MENLO PARK — On April 21, 2020, Facebook AI and AWS engineers announced their collaboration to develop new libraries aimed at enhancing large-scale, elastic, and fault-tolerant AI model training, as well as high-performance PyTorch model deployment. These libraries are designed to help the AI community efficiently scale the deployment of models and advance cutting-edge research as model architectures become increasingly complex.
One of the key innovations is TorchServe, an open-source framework that simplifies the deployment of PyTorch models for high-performance inference. TorchServe provides features such as multi-model serving, monitoring metrics, logging, and the creation of RESTful endpoints, offering an efficient pathway for deploying PyTorch models at scale. The framework is cloud-agnostic and compatible across various environments, making it a versatile tool for developers.

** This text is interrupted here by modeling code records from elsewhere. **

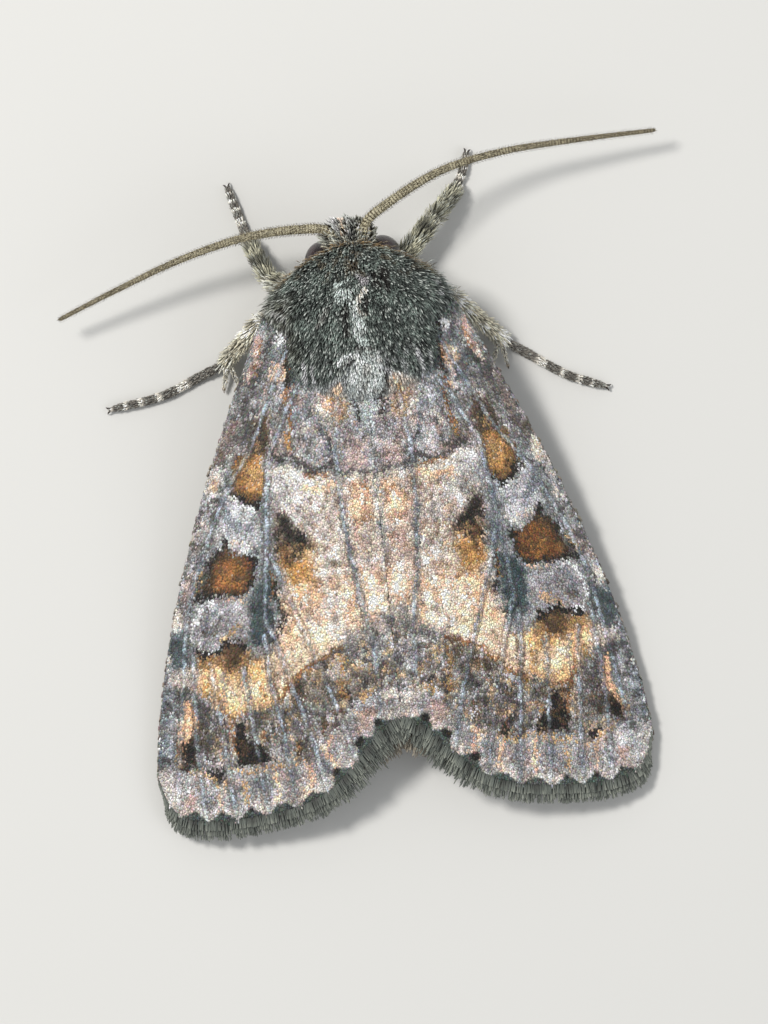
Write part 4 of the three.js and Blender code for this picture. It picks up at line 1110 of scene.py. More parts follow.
    ("patch dark slate", 0.7, 0.3, (8.1, 15.4), (8.9, 15.4), (9.1, 16.2), (8.7, 16.9), (8.2, 16.4)),
    ("line ivory", 0.9, 0.13, (9.1, 16.3), (9.35, 16.7)),
    ("line white", 0.9, 0.1, (9.6, 18.2), (9.8, 18.6)),
    ("line white", 0.9, 0.1, (9.8, 19.7), (10, 20.1)),
    ("line white", 0.85, 0.12, (9.85, 21.3), (10, 21.7)),
    ("patch soot", 0.75, 0.25, (8.3, 17.5), (8.8, 17.3), (9, 18), (8.7, 18.3), (8.3, 18.1)),
    # Streaks and flecks in the smoky band.
    ("patch soot", 0.75, 0.4, (7.5, 18), (8.2, 17.8), (8.25, 19), (8.3, 20.2), (7.6, 20.4), (7.35, 19)),
    ("flecks haze", 0.5, 0.3, (7.3, 17.8), (8.3, 17.8), (8.4, 20.5), (7.3, 20.5)),
    ("flecks umber", 0.6, 0.3, (7.3, 17.9), (8.2, 18), (8.3, 20.3), (7.4, 20.4)),
    ("patch umber", 0.2, 0.3, (1, 17.4), (2.3, 17.6), (2.4, 18.7), (1.8, 18.7), (1, 18.3)),
    ("line ochre", 0.7, 0.12, (2.15, 17), (2.3, 17.6)),
    ("line ochre", 0.7, 0.12, (2.2, 18), (2.1, 18.6)),
    ("line tan", 0.75, 0.14, (1, 18.45), (1.4, 18.6)),
    ("line black", 0.6, 0.12, (2, 18.2), (1.9, 18.7)),
    ("line black", 0.6, 0.12, (1.4, 17.9), (1.3, 18.2)),
    ("line umber", 0.6, 0.16, (2.5, 16.8), (2.7, 17.2)),
    ("patch soot", 0.6, 0.3, (5.2, 18.6), (6, 18.8), (6, 19.6), (5.2, 19.4)),
    ("patch soot", 0.5, 0.3, (2.5, 17.6), (3, 17.5), (3.1, 18.8), (2.5, 18.8)),
    ("line ivory", 0.7, 0.2, (0.2, 18.65), (0.7, 18.7)),
    ("line haze", 0.5, 0.14, (0.65, 16.4), (0.6, 17.4)),
    ("patch rose", 0.7, 0.3, (1.1, 18.9), (1.7, 19), (1.8, 20.1), (1.1, 19.9)),
    ("line smoke", 0.7, 0.12, (2.05, 18.9), (2.1, 20)),
    ("line white", 0.6, 0.06, (3.95, 18.4), (3.9, 18.9)),
    ("line white", 0.6, 0.06, (4.9, 19.3), (4.95, 19.6)),
    ("line haze", 0.7, 0.12, (7.2, 18.6), (7.1, 19.1)),
    ("line tan", 0.5, 0.08, (4.3, 18.6), (4.6, 18.9)),
    ("line rust", 0.6, 0.09, (4.15, 20), (4.25, 20.8)),
    ("line umber", 0.7, 0.12, (3.05, 19.2), (3.05, 19.7)),
    ("line rust", 0.5, 0.1, (5.6, 19.7), (5.7, 20)),
    # The wedges in front of the pale border, and its scallops.
    ("line peach", 0.95, 0.24, (8.4, 18.2), (8.5, 19), (8.7, 19.7), (8.85, 20.2)),
    ("line rust", 0.5, 0.07, (8.3, 18.3), (8.35, 19.3)),
    ("line tan", 0.6, 0.08, (8.9, 19.6), (9.2, 20.6)),
    ("patch black", 0.95, 0.16, (8.4, 19.5), (8.75, 19.8), (9.05, 20.8), (8.5, 20.6), (8.3, 20.2)),
    ("patch black", 0.98, 0.16, (6.3, 19), (6.6, 19.5), (6.75, 20.9), (6.1, 20.9), (5.3, 20.7),
     (5.7, 20.1), (6.05, 20)),
    ("patch black", 0.9, 0.16, (7.4, 20.95), (8, 20.9), (7.95, 21.3), (7.5, 21.35)),
    ("flecks umber", 0.7, 0.2, (5.3, 19), (6.8, 19), (6.8, 20.9), (5.3, 20.9)),
    ("flecks umber", 0.6, 0.2, (8.3, 19.4), (9.1, 19.8), (9.1, 20.8), (8.3, 20.7)),
    ("line black", 0.7, 0.1, (4.1, 20.4), (4.2, 20.7)),
    ("line rust", 0.75, 0.09, (6.75, 19.3), (6.7, 20.3)),
    ("line tan", 0.75, 0.08, (4, 20.9), (4.4, 21), (5.3, 20.9), (5.8, 21.15), (6.4, 21.2), (6.9, 21)),
    ("line tan", 0.7, 0.08, (7, 21.3), (7.6, 21.55), (8.2, 21), (8.9, 20.85)),
    ("line peach", 0.8, 0.13, (2.8, 20.1), (3, 20.6), (2.7, 21.1), (2.85, 21.6)),
    ("line peach", 0.85, 0.11, (5.25, 21.2), (5.15, 22.4)),
    ("line peach", 0.8, 0.12, (3.95, 21.1), (3.8, 21.9), (3.95, 22.4)),
    ("line tan", 0.75, 0.1, (6.5, 21.5), (6.45, 22.4)),
    ("line peach", 0.55, 0.1, (7.6, 21.7), (7.6, 22.5)),
    ("line rose", 0.7, 0.2, (8.7, 21.9), (8.8, 22.5)),
    ("patch slate", 0.55, 0.3, (5.5, 21.4), (6.2, 21.3), (6.2, 22.1), (5.6, 21.9)),
    ("line slate", 0.5, 0.17, (7, 21.7), (6.95, 22.3)),
    ("line slate", 0.5, 0.17, (4.6, 21.3), (4.5, 21.8)),
    ("line slate", 0.5, 0.1, (8.15, 21.9), (8.2, 22.5)),
    ("line slate", 0.5, 0.2, (3.2, 21), (3.1, 21.4)),
    ("patch white", 0.5, 0.3, (8.6, 21.2), (9.6, 21.2), (9.6, 21.8), (8.7, 21.7)),
]
LUNULES = [(8.7, 22.95), (7.55, 23.08), (6.35, 23.05), (5.1, 22.92), (3.8, 22.6), (2.55, 21.72),
           (1.5, 20.6), (0.75, 19.95)]
SCALLOP = 0.5  # how deep the dark fringe bites into the pale border between two vein ends
VEIN_SHADE = np.array([0.57, 0.61, 0.65])
RAGGED = ((0.8, 0.12), (0.28, 0.09), (0.11, 0.06))  # each size of raggedness and how far it shifts
WASHES = (("rose", 0.28, 0.5), ("haze", 0.4, 0.4), ("smoke", 0.5, 0.4))  # shade, strength and size


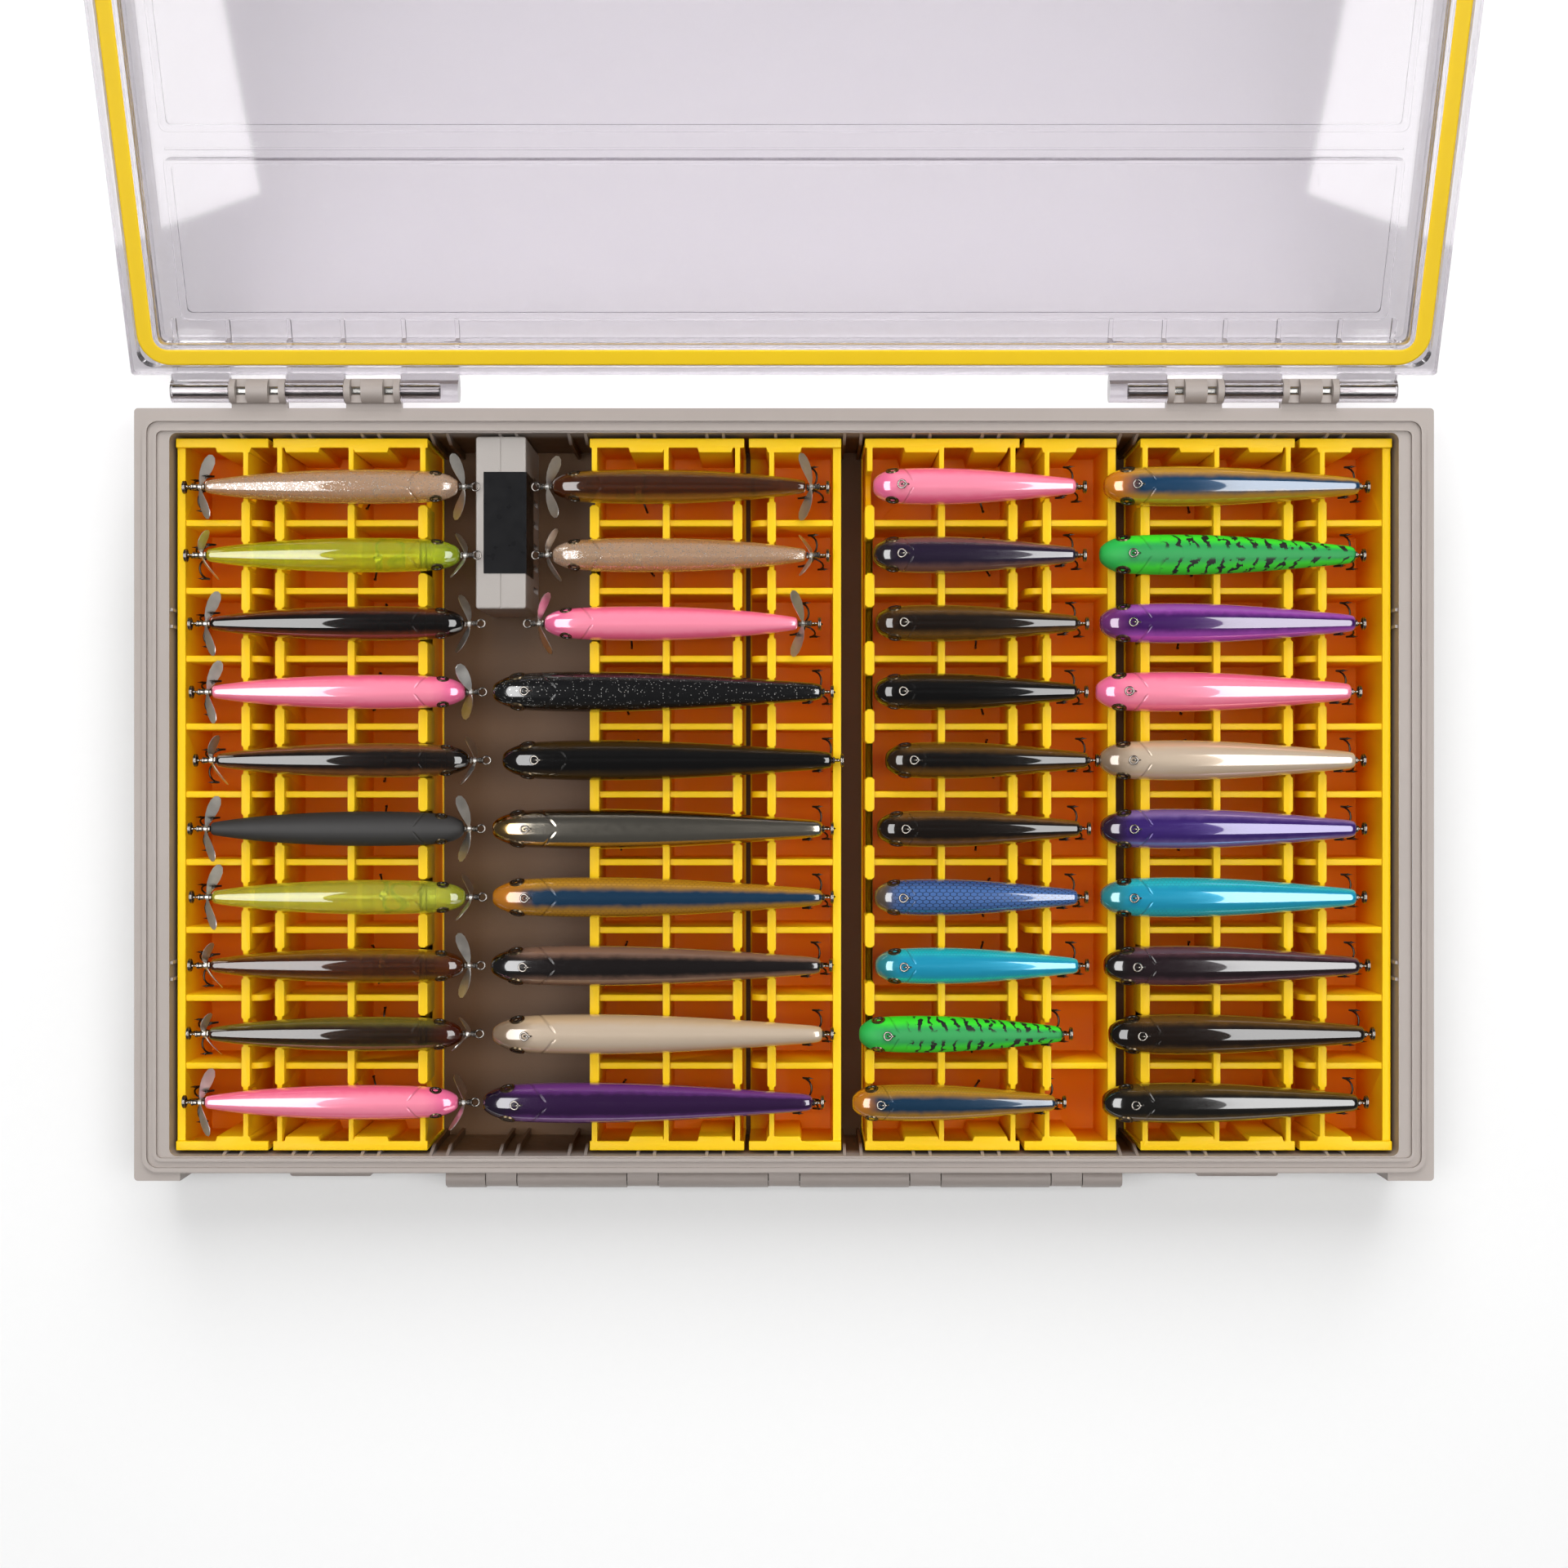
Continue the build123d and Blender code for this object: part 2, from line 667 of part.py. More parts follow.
with BuildPart() as holder_label:
    with BuildSketch(Plane.XY.offset(holder_top)):
        with Locations(((label_x + holder_x[1]) / 2, (label_y[0] + label_y[1]) / 2)):
            Rectangle(holder_x[1] - label_x, label_y[1] - label_y[0])
    extrude(amount=label_thickness)
    with BuildSketch(Plane.YZ.offset(holder_x[1])):
        with Locations(((label_y[0] + label_y[1]) / 2, (holder_top + label_low + label_thickness) / 2)):
            Rectangle(label_y[1] - label_y[0], holder_top - label_low + label_thickness)
    extrude(amount=label_thickness)

write(holder_label.part, "holder_label")


# ---------------------------------------------------------------- lures
# half-depth of each body as a share of its largest, at shares of its length from nose to tail
twin_prop_shape = ((0, 0.36), (0.05, 0.76), (0.12, 0.89), (0.36, 1), (0.55, 0.95), (0.82, 0.7), (1, 0.36))
walker_shape = ((0, 0.3), (0.03, 0.64), (0.11, 0.93), (0.25, 1), (0.44, 0.97), (0.77, 0.68), (1, 0.38))


def lure(node, nose_x, length, half_depth, row_y, axis_z, shape, way):
    """A slim body of revolution lying along X, nose at nose_x, tail in the direction of way."""
    points = [(nose_x + way * share * length, half_depth * depth) for share, depth in shape]
    with BuildPart() as body:
        with BuildSketch(Plane.XZ):
            with BuildLine():
                Line((points[0][0], 0), points[0])
                Spline(*points)
                Line(points[-1], (points[-1][0], 0))
                Line((points[-1][0], 0), (points[0][0], 0))
            make_face()
        revolve(axis=Axis.X)
    write(body.part.move(Location((0, row_y, axis_z))), node)


# each column: letter, way of the tail, then (body length, half-depth, nose x, colour) from the back row
twin_prop = (99.0, 6.9)
long_walker = (129.0, 8.0)
short_walker = (79.4, 7.3)
mid_walker = (100.0, 8.0)

column_a = (
    (twin_prop, -127.0, "ghost"),
    (twin_prop, -126.4, "chartreuse"),
    (twin_prop, -124.8, "black_clear"),
    (twin_prop, -124.2, "pink"),
    (twin_prop, -122.6, "smoke"),
    (twin_prop, -124.8, "matte_black"),
    (twin_prop, -124.2, "lime"),
    (twin_prop, -124.8, "amber"),
    (twin_prop, -125.4, "olive"),
    (twin_prop, -127.0, "rose"),
)
column_b = (
    (twin_prop, -90.4, "amber"),
    (twin_prop, -90.4, "ghost"),
    (twin_prop, -93.6, "pink"),
    (long_walker, -113.7, "black_glitter"),
    (long_walker, -109.8, "black"),
    (long_walker, -113.7, "chrome"),
    (long_walker, -113.7, "blue_gold"),
    (long_walker, -114.3, "black_brown"),
    (long_walker, -113.7, "pearl"),
    (long_walker, -117.5, "purple"),
)
column_c = (
    (short_walker, 34.6, "pink"),
    (short_walker, 34.6, "dusk"),
    (short_walker, 35.5, "brown_black"),
    (short_walker, 35.2, "black"),
    (short_walker, 39.4, "black_amber"),
    (short_walker, 36.2, "bronze"),
    (short_walker, 35.2, "blue_scale"),
    (short_walker, 35.5, "cyan"),
    (short_walker, 29.2, "green_tiger"),
    (short_walker, 26.6, "blue_gold"),
)
column_d = (
    (mid_walker, 124.5, "blue_orange"),
    (mid_walker, 122.9, "green_tiger"),
    (mid_walker, 122.9, "violet"),
    (mid_walker, 121.3, "pink"),
    (mid_walker, 122.9, "pearl"),
    (mid_walker, 123.2, "purple_orange"),
    (mid_walker, 123.2, "cyan"),
    (mid_walker, 124.5, "brown_violet"),
    (mid_walker, 126.4, "amber_black"),
    (mid_walker, 123.9, "black_gold"),
)

for letter, way, column in (("a", -1, column_a), ("b", 1, column_b), ("c", 1, column_c), ("d", 1, column_d)):
    for row, (kind, nose_x, colour) in enumerate(column):
        is_prop = kind == twin_prop
        shape = twin_prop_shape if is_prop else walker_shape
        axis_z = twin_prop_z if is_prop else walker_z
        node = f"lure_{letter}{row + 1:02d}_{colour}"
        lure(node, nose_x, kind[0], kind[1], row_places[row], axis_z, shape, way)
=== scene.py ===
"""Fishing tackle case with comb racks and forty lures: looks, hooks and blades on the CAD frame."""
import json
import math

import bpy
from mathutils import Matrix, Vector

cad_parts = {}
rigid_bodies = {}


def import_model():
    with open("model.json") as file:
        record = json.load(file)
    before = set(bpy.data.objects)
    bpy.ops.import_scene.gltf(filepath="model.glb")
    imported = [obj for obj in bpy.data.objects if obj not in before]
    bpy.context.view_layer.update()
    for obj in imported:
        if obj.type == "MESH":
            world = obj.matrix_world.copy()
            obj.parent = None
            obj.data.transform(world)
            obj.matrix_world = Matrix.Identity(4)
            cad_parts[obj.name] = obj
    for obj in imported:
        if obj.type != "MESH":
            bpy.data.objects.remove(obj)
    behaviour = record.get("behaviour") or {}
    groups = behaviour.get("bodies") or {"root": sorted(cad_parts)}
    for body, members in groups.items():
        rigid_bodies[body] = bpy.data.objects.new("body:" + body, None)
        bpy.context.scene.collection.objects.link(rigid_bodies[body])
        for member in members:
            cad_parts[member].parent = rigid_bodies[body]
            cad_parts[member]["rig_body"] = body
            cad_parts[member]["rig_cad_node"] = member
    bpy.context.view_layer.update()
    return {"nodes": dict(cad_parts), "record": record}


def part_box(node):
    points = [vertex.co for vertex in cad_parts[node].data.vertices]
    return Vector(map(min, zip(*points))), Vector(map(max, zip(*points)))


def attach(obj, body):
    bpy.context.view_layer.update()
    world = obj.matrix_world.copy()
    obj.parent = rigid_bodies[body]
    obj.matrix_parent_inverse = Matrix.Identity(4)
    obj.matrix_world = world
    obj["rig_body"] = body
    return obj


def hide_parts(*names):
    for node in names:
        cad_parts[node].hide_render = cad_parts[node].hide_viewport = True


bl_info = {
    "name": "Tackle Case Finisher",
    "version": (1, 0, 0),
    "blender": (4, 5, 0),
    "location": "View3D > Sidebar > Tackle Case",
    "description": "Finishes the tackle case: moulded plastic, clear lid, comb racks and painted lures",
    "category": "Object",
}

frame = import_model()
NODES = frame["nodes"]
BODY_OF = {node: body for body, nodes in frame["record"]["behaviour"]["bodies"].items() for node in nodes}

MM = 0.001
TURN = 2 * math.pi
PANEL_TAB = "Tackle Case"


# ---------------------------------------------------------------------------
# Lure kinds: length and half-depth in mm, and the half-depth's share at each share of the length
# ---------------------------------------------------------------------------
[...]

Another major release is the integration of TorchElastic with Kubernetes. This system allows developers to train machine learning models on clusters that can dynamically adjust without disrupting ongoing training jobs. TorchElastic’s fault-tolerant design ensures that training continues smoothly even in the event of server failures or network issues, making it ideal for scalable, distributed model training.
Both libraries are included in the PyTorch 1.5 release and will be maintained by Facebook and AWS in collaboration with the broader PyTorch community. These innovations are expected to significantly advance flexible, large-scale AI model training and deployment.